Argot Pictures’ Let The Little Light Shine adds a run at NYC’s IFC Film Center. The Kevin Shaw doc opened last weekend at the Gene Siskel Film Center in Chicago. Parents, students and educators fight for the survival of a top-ranked elementary school in an African American neighborhood – the Chicago National Teachers Academy – which is threatened by a proposed new school favoring the community’s wealthier residents.

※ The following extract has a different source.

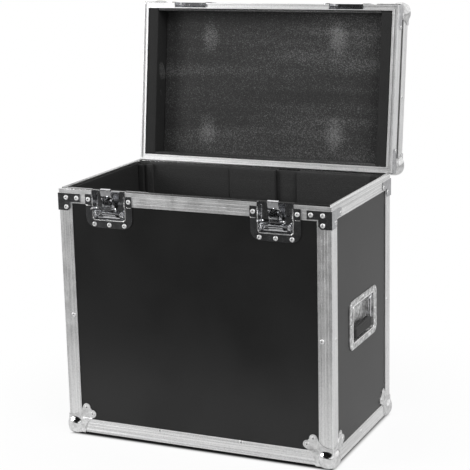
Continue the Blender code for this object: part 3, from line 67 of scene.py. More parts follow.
# Camera, measured from the photograph
CAMERA_PLACE = (1290.80, -2798.86, 1142.67)
CAMERA_AZIMUTH = 24.4576
CAMERA_ELEVATION = 13.1025
CAMERA_ROLL = -1.30324
CAMERA_LENS = 111.319
SENSOR_WIDTH = 36.0

# Finishes: how far past the side faces a brace or the tongue starts, where the polish of a
# ball ends, and the four painted highlights on the foam
BRACE_EDGE = 0.12
TONGUE_EDGE = -0.6
BALL_POLISH = (24.5, 27.0)
# Place and size of the four lighter patches painted on the foam as highlights
HIGHLIGHT_PATCH_PLACE = (158.0, 108.0)
HIGHLIGHT_PATCH_SIZE = (30.0, 50.0)
PALE_ZINC = ("c6c6c6", "f6f6f6")

# Studio, in metres and shares. A dark zone is x, z, half its width and half its height, as
# parts of a direction's length.
LIGHT_POWER = 50.0
LIGHT_TARGET = (0.0, 0.0, 0.4)
DARK_ZONES = ((-0.24, 0.0, 0.3, 0.22), (-0.25, 0.5, 0.7, 0.34))
DARK_STRENGTH = 0.012
PAPER_REACH = 12.0
PAPER_DROP = 0.0004
# Span in front over which the paper turns to a painted dark reflection, seen by glossy rays alone
PAINTED_REFLECTION_END = (-0.9, -0.55)
PAPER_GLOW = (0.35, 0.8, 0.93)
# Edge of the painted shadow under the case, in metres past its side faces
PAINTED_SHADOW_EDGE = (-0.01, 0.006)

# Rivets
RIVET_RADIUS = 5.1
RIVET_RISE = 2.4
RIVET_HOLE = 2.1
LOW_RIVET_RADIUS = 4.7
LOW_RIVET_RISE = 1.2
HANDLE_RIVET_RADIUS = 3.6
RIVET_SIDES = 24

# Plates and lips
PLATE_OUT = 1.8
LIP_RADIUS = 1.3
LATCH_OFFSET = 190.0
LATCH_RECESS_HALF = 38.5
LATCH_RECESS_BOTTOM = 483.0
LATCH_FLANGE_HALF = 55.5
LATCH_PLATE_TOP = 537.5
RIM_LEG_END = 514.7
HANDLE_SHIFT = 6.0
HANDLE_RECESS_HALF = 66.0
HANDLE_RECESS = (229.0, 309.0)
DISH_CORNER = 6.0

# Pressed ball corners, measured inwards from the case's three outer faces
BALL_RADIUS = 22.3
BALL_CENTRE = 14.0
BALL_POWER = 2.4
BALL_FLAT = -8.1
LOBE_PLACE = (43.6, 57.6)
LOBE_RADIUS = 9.0
LOBE_MIDDLE = 54.6
CORNER_SHEET = 1.4
CORNER_EDGE = 1.9
LEG_END = 31.3

# Foam lining: outer reach, inner faces and levels
FOAM_X = 297.1
FOAM_Y = 169.6
FOAM_FLOOR = (12.9, 39.9)
FOAM_WALLS = (40.2, 543.0)
FOAM_LEDGE = 470.0
FOAM_LEDGE_X = 272.1
FOAM_UPPER_X = 292.1
FOAM_FRONT = -149.6
FOAM_BACK = 155.6
HANDLE_POCKET = (19.0, 68.0, 227.0, 311.0)
LID_FOAM = (546.9, 606.5)
LID_FOAM_BED = 590.5
LID_FOAM_INNER = (272.1, 163.6)
FOAM_EDGE = 1.6
FOAM_JOINT = 0.35


def case_matrix(lid=False):
    """From the case's frame in millimetres to the world in metres, with the lid swung open."""
    place = Matrix.Translation(SHIFT) @ Matrix.Scale(MM, 4)
    if not lid:
        return place
    hinge = Vector((0.0, HALF_DEPTH + HINGE_OUT, BASE_HEIGHT - HINGE_DROP))
    swing = Matrix.Rotation(-math.radians(LID_OPEN_DEGREES), 4, "X")
    return place @ Matrix.Translation(hinge) @ swing @ Matrix.Translation(-hinge)


def face_matrix(face):
    """The frame of an outer face: to the right, up and outwards, as seen from outside."""
    right, out, reach = {
        "front": ((1, 0, 0), (0, -1, 0), HALF_DEPTH),
        "right": ((0, 1, 0), (1, 0, 0), HALF_WIDTH),
        "back": ((-1, 0, 0), (0, 1, 0), HALF_DEPTH),
        "left": ((0, -1, 0), (-1, 0, 0), HALF_WIDTH),
    }[face]
    right = Vector(right)
    out = Vector(out)
    turn = Matrix((right, out.cross(right), out)).transposed().to_4x4()
    turn.translation = out * reach
    return turn


# Materials

def srgb(code):
    """The linear colour of an sRGB hex code such as 8a8a8a."""
    values = np.array([int(code[i:i + 2], 16) for i in (0, 2, 4)]) / 255.0
    linear = np.where(values <= 0.04045, values / 12.92, ((values + 0.055) / 1.055) ** 2.4)
    return (*linear.tolist(), 1.0)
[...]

Kino Lorber opens Aly Muritiba’s Private Desert, Brazil’s submission to the 94th Academy Awards, at the Quad Cinema. With Antonio Saboia, Luthero Almeida, Pedro Fasanaro. Written by Henrique dos Santos and Muritiba. Daniel is a police academy instructor put on forced leave after a violent incident. The only thing holding him together is an online romance with gender-fluid Sara, whom he has never met in person. When she suddenly disappears, he travels across the country to find her. Debuted at Venice last year. Opens in LA at Laemmle Theatres, adding a handful of markets in September.

Saban Entertainment is releasing shark-attack thriller Maneater on 18 screens and on demand. Written and directed by Justin Lee. With Nicky Whelan, Trace Adkins, Jeff Fahey, Shane West. A group of friends’ idyllic island vacation turns gruesome nightmare when they’re targeted by an unrelenting great white.